In 2008 the total number of full-time equivalent jobs was 67. The number of jobs in the primary sector was 26, all of which were in agriculture. The number of jobs in the secondary sector was 17 of which 13 or (76.5%) were in manufacturing and 3 (17.6%) were in construction. The number of jobs in the tertiary sector was 24. In the tertiary sector; 11 or 45.8% were in wholesale or retail sales or the repair of motor vehicles, 1 was in the movement and storage of goods, 3 or 12.5% were in a hotel or restaurant, and 7 or 29.2% were in health care.

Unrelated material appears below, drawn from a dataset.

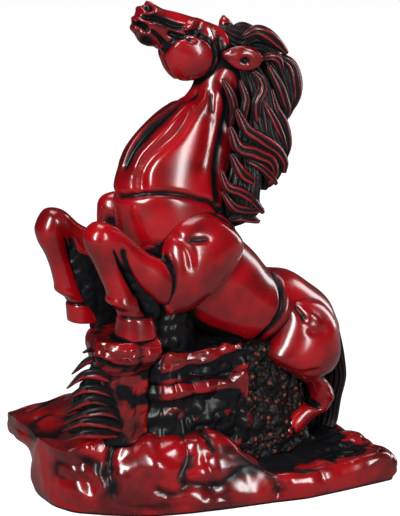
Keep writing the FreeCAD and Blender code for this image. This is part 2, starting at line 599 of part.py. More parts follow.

In 2000, there were 23 workers who commuted into the municipality and 131 workers who commuted away. The municipality is a net exporter of workers, with about 5.7 workers leaving the municipality for every one entering. Of the working population, 5.8% used public transportation to get to work, and 65.3% used a private car.

==Religion==
From the 2000 census, 54 or 13.7% were Roman Catholic, while 256 or 64.8% belonged to the Swiss Reformed Church. Of the rest of the population, there were 38 individuals (or about 9.62% of the population) who belonged to another Christian church. There were 1 individual who belonged to another church. 51 (or about 12.91% of the population) belonged to no church, are agnostic or atheist, and 14 individuals (or about 3.54% of the population) did not answer the question.

==Education==
In Cuarnens about 149 or (37.7%) of the population have completed non-mandatory upper secondary education, and 58 or (14.7%) have completed additional higher education (either university or a Fachhochschule). Of the 58 who completed tertiary schooling, 53.4% were Swiss men, 25.9% were Swiss women, 10.3% were non-Swiss men and 10.3% were non-Swiss women.

In the 2009/2010 school year there were a total of 55 students in the Cuarnens school district. In the Vaud cantonal school system, two years of non-obligatory pre-school are provided by the political districts. During the school year, the political district provided pre-school care for a total of 631 children of which 203 children (32.2%) received subsidized pre-school care. The canton's primary school program requires students to attend for four years. There were 32 students in the municipal primary school program. The obligatory lower secondary school program lasts for six years and there were 22 students in those schools. There were also 1 students who were home schooled or attended another non-traditional school.

As of 2000, there were 55 students in Cuarnens who came from another municipality, while 53 residents attended schools outside the municipality.